*Records that describe objects*:
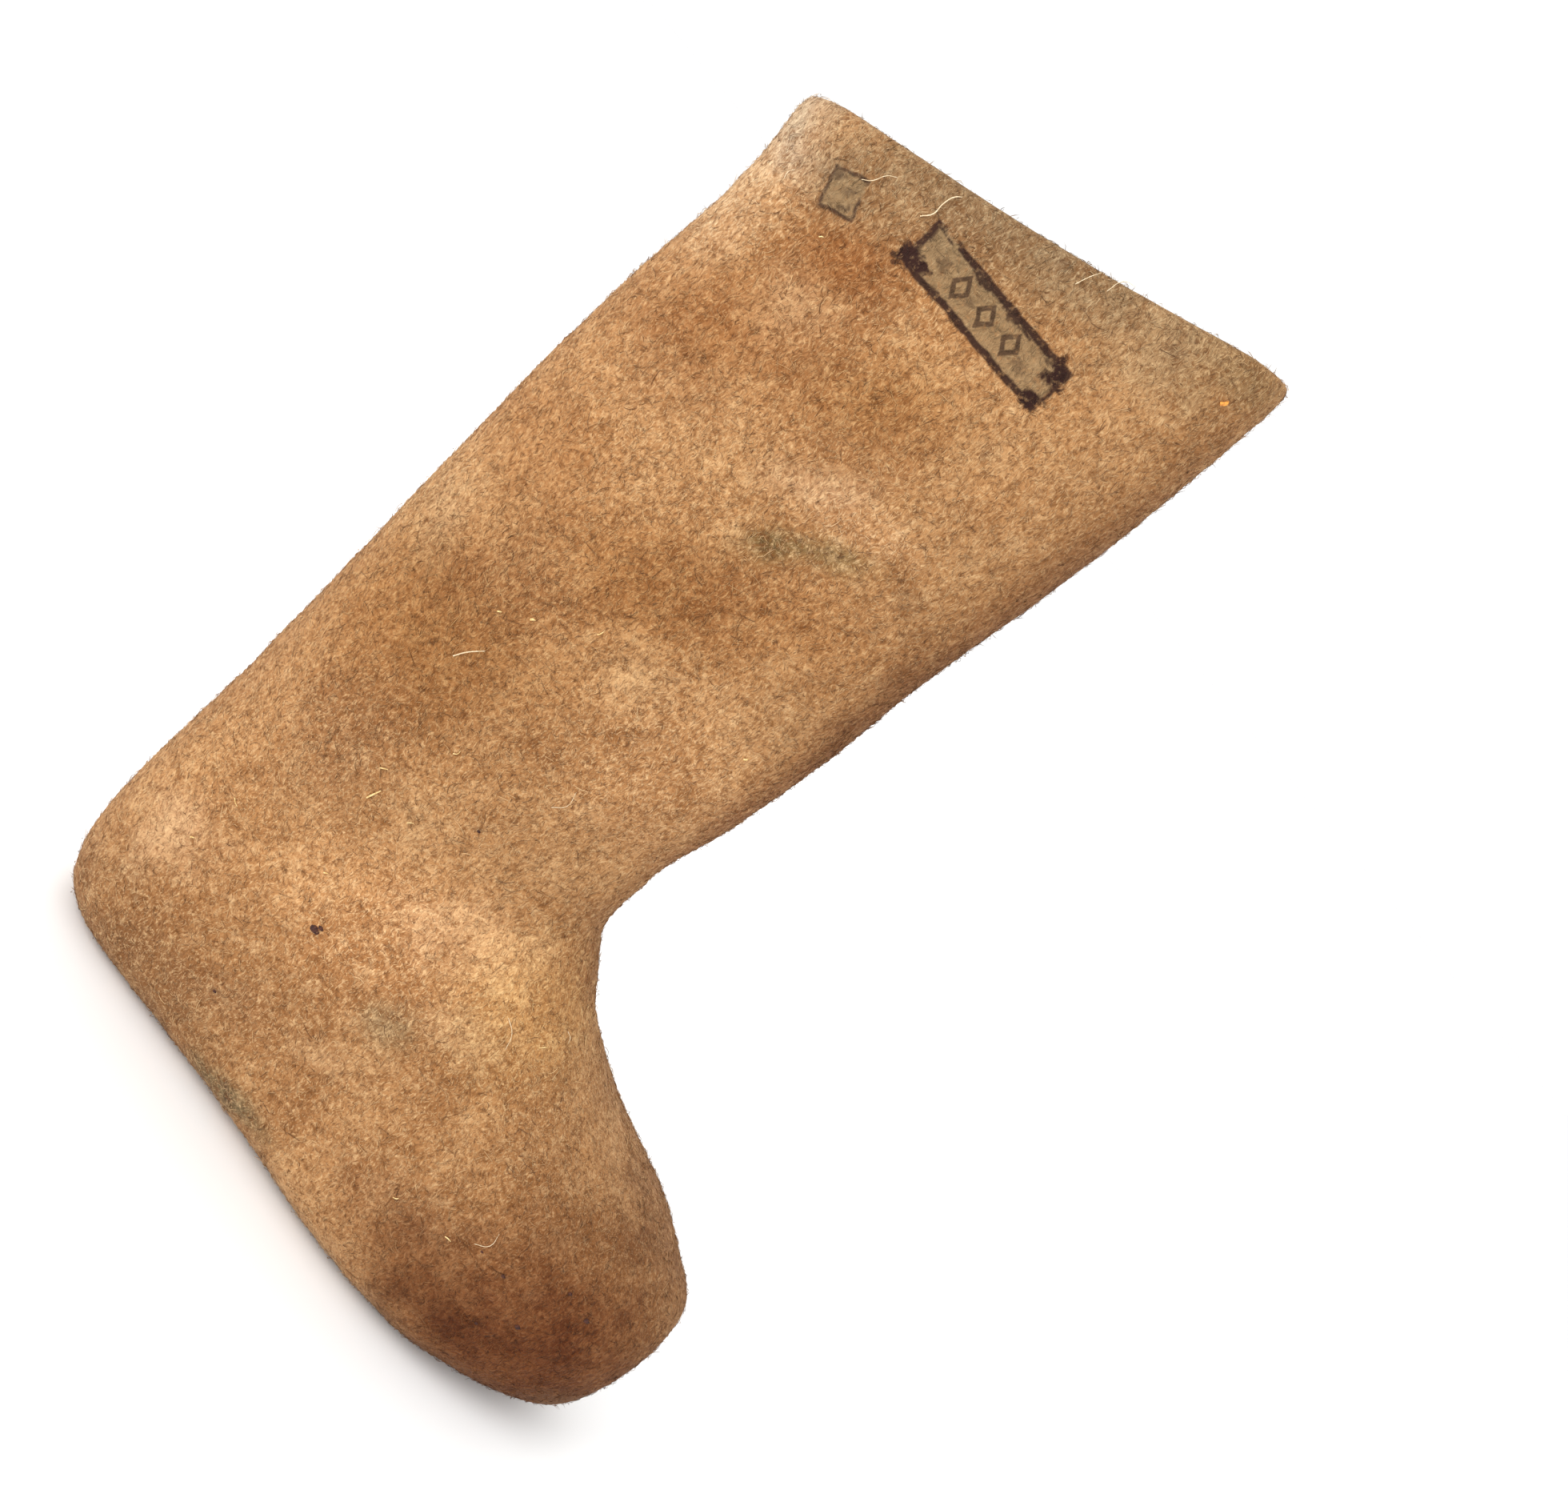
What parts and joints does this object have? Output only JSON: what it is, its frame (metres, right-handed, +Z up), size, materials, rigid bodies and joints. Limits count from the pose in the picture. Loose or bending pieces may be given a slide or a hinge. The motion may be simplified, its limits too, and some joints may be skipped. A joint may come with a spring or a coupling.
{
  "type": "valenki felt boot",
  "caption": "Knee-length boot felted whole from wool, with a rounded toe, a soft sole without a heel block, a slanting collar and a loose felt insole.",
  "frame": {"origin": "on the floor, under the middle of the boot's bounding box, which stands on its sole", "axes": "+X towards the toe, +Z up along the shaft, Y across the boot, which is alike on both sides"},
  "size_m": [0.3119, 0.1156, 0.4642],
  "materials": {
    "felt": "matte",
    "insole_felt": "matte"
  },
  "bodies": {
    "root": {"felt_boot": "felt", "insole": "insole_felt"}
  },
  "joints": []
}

...

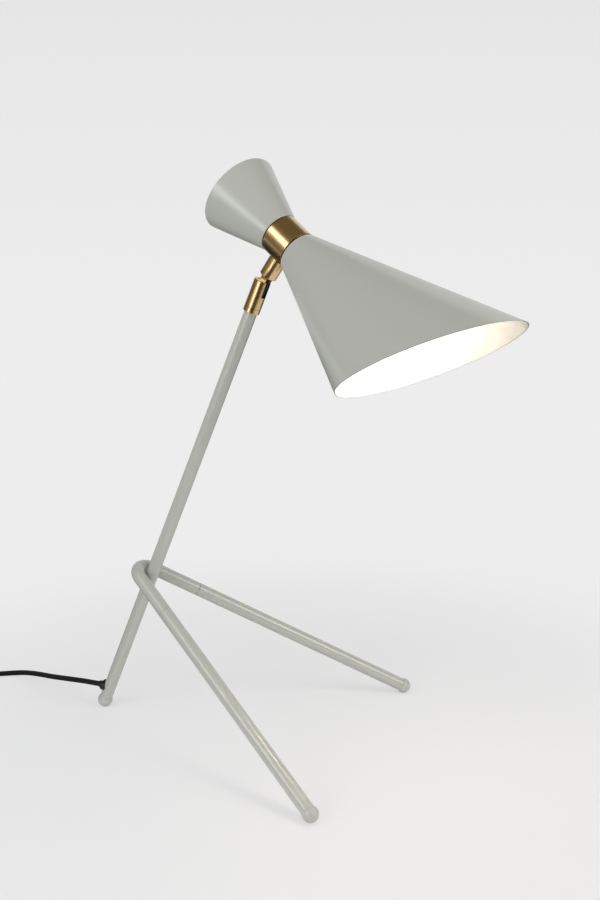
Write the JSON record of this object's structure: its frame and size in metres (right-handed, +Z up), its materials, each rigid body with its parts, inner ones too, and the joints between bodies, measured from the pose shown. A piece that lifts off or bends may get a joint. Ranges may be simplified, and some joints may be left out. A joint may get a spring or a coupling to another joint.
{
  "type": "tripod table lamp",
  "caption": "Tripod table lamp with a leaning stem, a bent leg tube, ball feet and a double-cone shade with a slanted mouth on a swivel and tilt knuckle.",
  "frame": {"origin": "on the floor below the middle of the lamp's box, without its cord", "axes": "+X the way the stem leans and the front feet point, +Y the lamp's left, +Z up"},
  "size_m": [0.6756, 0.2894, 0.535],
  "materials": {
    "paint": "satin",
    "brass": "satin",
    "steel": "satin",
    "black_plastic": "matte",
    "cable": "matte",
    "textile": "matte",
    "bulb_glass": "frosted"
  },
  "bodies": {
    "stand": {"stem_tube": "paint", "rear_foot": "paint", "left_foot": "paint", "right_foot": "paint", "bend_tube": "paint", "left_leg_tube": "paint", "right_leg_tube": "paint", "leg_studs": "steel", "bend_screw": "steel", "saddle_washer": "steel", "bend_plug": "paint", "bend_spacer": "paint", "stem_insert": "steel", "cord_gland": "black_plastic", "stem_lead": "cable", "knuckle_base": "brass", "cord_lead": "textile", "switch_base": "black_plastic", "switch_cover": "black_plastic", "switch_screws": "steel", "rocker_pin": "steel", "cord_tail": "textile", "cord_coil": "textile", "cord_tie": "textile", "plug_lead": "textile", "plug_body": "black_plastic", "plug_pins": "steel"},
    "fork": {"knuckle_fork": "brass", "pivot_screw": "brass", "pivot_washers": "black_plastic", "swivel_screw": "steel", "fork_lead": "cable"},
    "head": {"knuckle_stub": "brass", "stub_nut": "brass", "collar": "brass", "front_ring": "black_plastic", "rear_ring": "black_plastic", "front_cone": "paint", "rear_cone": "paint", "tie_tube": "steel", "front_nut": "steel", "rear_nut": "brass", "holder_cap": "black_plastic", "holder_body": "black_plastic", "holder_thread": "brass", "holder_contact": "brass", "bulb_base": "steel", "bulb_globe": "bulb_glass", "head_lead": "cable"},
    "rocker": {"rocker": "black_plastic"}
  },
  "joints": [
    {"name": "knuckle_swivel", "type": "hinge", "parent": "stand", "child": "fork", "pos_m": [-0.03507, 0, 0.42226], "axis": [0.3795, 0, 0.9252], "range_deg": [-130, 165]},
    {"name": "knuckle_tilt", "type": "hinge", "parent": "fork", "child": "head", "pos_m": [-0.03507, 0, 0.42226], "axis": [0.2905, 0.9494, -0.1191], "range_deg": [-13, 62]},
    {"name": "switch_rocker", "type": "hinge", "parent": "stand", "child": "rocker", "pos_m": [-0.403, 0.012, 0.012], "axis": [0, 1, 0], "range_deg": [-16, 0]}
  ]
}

...

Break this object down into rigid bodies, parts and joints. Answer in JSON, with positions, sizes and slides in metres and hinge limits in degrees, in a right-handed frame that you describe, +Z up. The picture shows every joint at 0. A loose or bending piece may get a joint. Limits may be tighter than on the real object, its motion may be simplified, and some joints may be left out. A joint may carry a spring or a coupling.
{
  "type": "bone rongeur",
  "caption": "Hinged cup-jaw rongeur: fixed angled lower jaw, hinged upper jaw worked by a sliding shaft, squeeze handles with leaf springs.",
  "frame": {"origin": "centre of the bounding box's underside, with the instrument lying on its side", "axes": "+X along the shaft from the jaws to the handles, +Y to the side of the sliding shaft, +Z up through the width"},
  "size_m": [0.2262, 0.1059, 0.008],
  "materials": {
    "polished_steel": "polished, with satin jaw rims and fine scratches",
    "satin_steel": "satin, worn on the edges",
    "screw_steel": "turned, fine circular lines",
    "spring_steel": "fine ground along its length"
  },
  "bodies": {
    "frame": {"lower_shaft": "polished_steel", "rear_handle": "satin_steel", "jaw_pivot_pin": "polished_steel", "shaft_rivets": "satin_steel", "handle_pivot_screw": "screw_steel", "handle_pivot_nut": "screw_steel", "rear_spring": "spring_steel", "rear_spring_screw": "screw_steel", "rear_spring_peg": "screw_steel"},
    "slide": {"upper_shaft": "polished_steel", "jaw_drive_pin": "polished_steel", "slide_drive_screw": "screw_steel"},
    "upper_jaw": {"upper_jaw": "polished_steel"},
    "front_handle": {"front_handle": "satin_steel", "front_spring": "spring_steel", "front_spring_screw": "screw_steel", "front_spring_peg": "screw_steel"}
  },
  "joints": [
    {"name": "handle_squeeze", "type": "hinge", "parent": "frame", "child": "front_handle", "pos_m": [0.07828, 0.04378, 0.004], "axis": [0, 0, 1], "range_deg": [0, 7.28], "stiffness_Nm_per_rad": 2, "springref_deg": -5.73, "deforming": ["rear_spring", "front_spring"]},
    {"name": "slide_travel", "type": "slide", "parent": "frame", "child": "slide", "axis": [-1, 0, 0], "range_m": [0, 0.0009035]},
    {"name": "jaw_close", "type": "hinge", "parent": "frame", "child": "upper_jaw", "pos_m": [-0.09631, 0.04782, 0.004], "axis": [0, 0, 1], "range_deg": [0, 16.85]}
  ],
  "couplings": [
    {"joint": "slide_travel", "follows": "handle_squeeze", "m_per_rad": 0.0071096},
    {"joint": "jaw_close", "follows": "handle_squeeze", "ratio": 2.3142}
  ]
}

*What to work on*: Collect from the data above every line that includes "parts".

*Complete response*:
What parts and joints does this object have? Output only JSON: what it is, its frame (metres, right-handed, +Z up), size, materials, rigid bodies and joints. Limits count from the pose in the picture. Loose or bending pieces may be given a slide or a hinge. The motion may be simplified, its limits too, and some joints may be skipped. A joint may come with a spring or a coupling.
Write the JSON record of this object's structure: its frame and size in metres (right-handed, +Z up), its materials, each rigid body with its parts, inner ones too, and the joints between bodies, measured from the pose shown. A piece that lifts off or bends may get a joint. Ranges may be simplified, and some joints may be left out. A joint may get a spring or a coupling to another joint.
Break this object down into rigid bodies, parts and joints. Answer in JSON, with positions, sizes and slides in metres and hinge limits in degrees, in a right-handed frame that you describe, +Z up. The picture shows every joint at 0. A loose or bending piece may get a joint. Limits may be tighter than on the real object, its motion may be simplified, and some joints may be left out. A joint may carry a spring or a coupling.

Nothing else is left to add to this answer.